In the late 1800’s, when the combustion of coal overtook biomass, total global energy use was about 500 million tons of oil equivalent. In 2010, it would take nearly 4.5 billion tons of oil equivalent to replace 50% of global fossil energy consumption with renewables. Renewables also typically have a much lower EROI than coal and oil (although the gap is closing). That means it will take a lot more power plants and fuel production facilities to get the same amount of energy.

A more distributed energy infrastructure based on renewables is not only doable, it’s desirable. Even the traditional energy players support these new sources of energy. But many of those same oil, coal and gas companies have made infrastructure investments that will take decades to pay off. It would be silly to think they’d abandon those assets outright.

These factors make the transition to renewables long and meticulous, not immediate and revolutionary, says Smil. After all, non-hydro renewables still only make up around 2.5% of global electricity consumption. It took 50 years for natural gas to reach 10% of the global energy mix from the time of early commercial production, and it took the nuclear industry 27 years to reach that level.

“We should absolutely be working toward integrating renewables.

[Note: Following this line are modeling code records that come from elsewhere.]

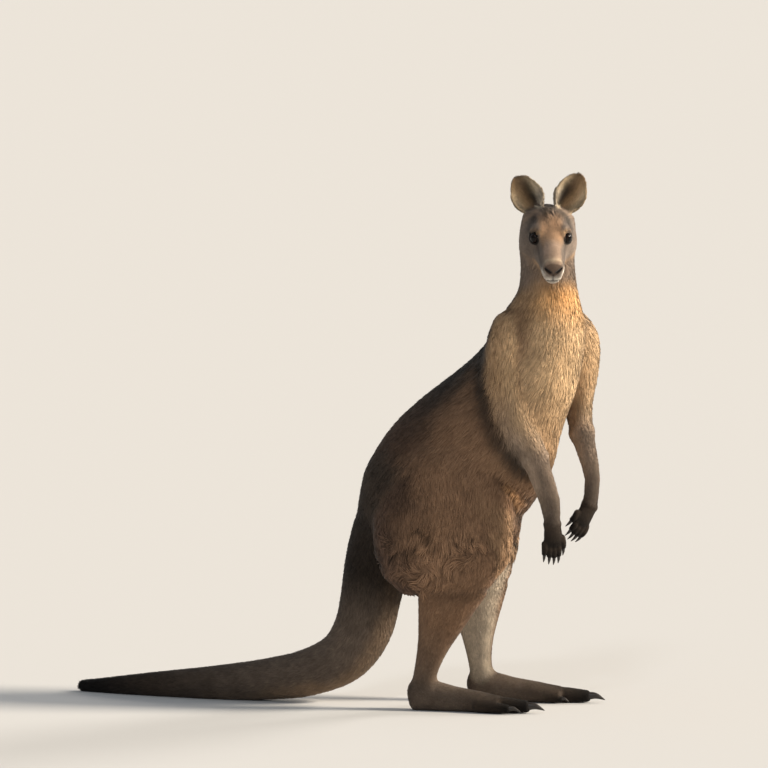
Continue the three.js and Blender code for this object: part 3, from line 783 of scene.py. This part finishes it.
def head_look(points):
    """Colour, hair length, lift, coverage and disorder on the head."""
    h = mirrored(to_head(points))
    x, y, z = h.T
    rough = ripples(points, 14, 3)
    brow_arc = stroke(h, [(16, -40, 44), (36, -30, 28), (44, -12, 12)], 13)
    lips = np.maximum(stroke(h, MOUTH[:3], 11), 0.8 * stroke(h, [(23, 110, -41), (25, 96, -47)], 10))
    from_eye = h - EYE_AT
    lens = almond(from_eye)[0]
    near = lengths(from_eye) < 36
    corner = [EYE_INNER * 12 + EYE_LOOKS * 8, EYE_INNER * 21 + EYE_LOOKS * 4]
    pad = nose_pad(h)
    padding = ease(1.1, 0.98, pad)
    tuft = blob(h, [0, -20, 40], [24, 34, 18])
    colour = layered(
        np.tile(FACE_GREY, (len(h), 1)), (SMOKE, ease(-20, -80, y + 8 * rough)),
        (RUST, 0.85 * ease(34, 20, x + 4 * rough) * ease(-5, 12, z) * ease(-40, 0, y)),
        (BRIDGE, ease(23, 14, x + 2 * rough) * ease(36, 62, y) * ease(-26, -12, z)),
        (EAR_RIM, 0.8 * stroke(h, [(0, 112, -8), (14, 107, -12)], 7)),
        (DUSK, 0.75 * stroke(h, [(30, 34, -8), (25, 66, -22), (22, 100, -28)], 7)),
        (TAN, 0.85 * stroke(h, [(22, 30, 22), (35, 20, 21), (44, 2, 12)], 5)),
        (TAN, 0.7 * ease(-44, -60, z + 4 * rough) * ease(-50, 10, y)),
        (SLATE, np.clip(0.75 + 0.5 * rough, 0, 1) * brow_arc),
        (WHITE, 0.95 * np.clip(1.5 * lips, 0, 1) * (0.3 + 0.7 * ease(-66, -59, z))),
        (BLACK, 0.95 * stroke(h, MOUTH, 3.0) * ease(64, 84, y)),
        (BLACK, 0.8 * stroke(from_eye, corner, 4) * near),
        (BLACK, 0.97 * ease(7.4, 4.6, lens + rough) * near),
        (PAD, padding), (BLACK, padding * np.clip(1.3 * stroke(h, NOSTRIL, 5.5), 0, 1)),
        (BLACK, 0.8 * stroke(h, PHILTRUM, 2.6)), (DUSK, np.clip(0.45 + 0.6 * rough, 0, 1) * tuft))
    cover = ease(1.0, 1.14, pad) * np.where(near, ease(1.0, 2.4, lens), 1)
    cover = cover * np.clip(np.minimum(lines_at(h, MOUTH), lines_at(h, PHILTRUM)) / 2 - 0.8, 0, 1)
    lift = 1.1 + 2.4 * ease(40, -70, y) + 4 * tuft
    return colour, 3.4 + 8.5 * ease(50, -70, y), lift, cover, 0.75 * tuft


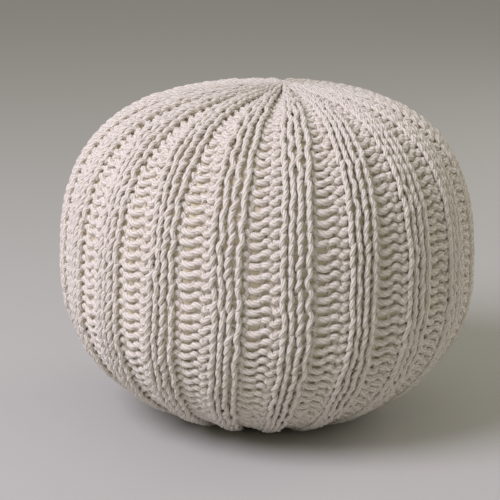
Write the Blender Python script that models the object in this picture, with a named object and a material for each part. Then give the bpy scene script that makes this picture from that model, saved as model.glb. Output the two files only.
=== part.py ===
"""Round knitted pouf: one filled, rib-knitted cushion, drawn in at the top, that stands on a flat base.

Metres, +Z up. The origin is the middle of the base, on the surface that the pouf stands on.
The front of the pouf is towards -Y, and azimuths run from -Y towards +X.
"""

import math

import bmesh
import bpy

# Filled form, measured over the crests of the knit ribs
WIDEST_RADIUS = 0.255
WIDEST_HEIGHT = 0.181      # height of the widest course above the floor
CROWN_RISE = 0.227         # from the widest course up to the flat of the crown
CROWN_SQUARENESS = 2.87    # superellipse exponent: a broad, flat-shouldered top
UNDER_SQUARENESS = 2.07    # superellipse exponent: an almost elliptical underside
UNDER_FLATTENING = 0.014   # how far the round underside is pressed up by the floor

# Knit ribs and the purl channels between them
RIB_COUNT = 20
FIRST_RIB_AZIMUTH = math.radians(7.1)
CHANNEL_DEPTH = 0.005
CHANNEL_SHARPNESS = 1.5    # above 1 keeps the crests broad and the channels narrow
RIB_TWIST_AT_BASE = math.radians(-4.0)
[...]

The more the better. But let’s be realistic, this is a multi-decade approach and it can not be accomplished in one or even two decades,” says Smil.

Depending on how you look at it, this argument could either be refreshing or depressing. I personally find it to be both.

The need for a mass penetration of cleaner, renewable sources of energy is clear. But while big goals like “100% renewable by 2020” sound good, they don’t really give the enormity of the task much justice.

With that said, not many things so large just “happen.” It will take an incredible about of drive to bring renewables to scale. And setting the bar high – even sometimes unrealistically high – is an important part of creating the needed momentum.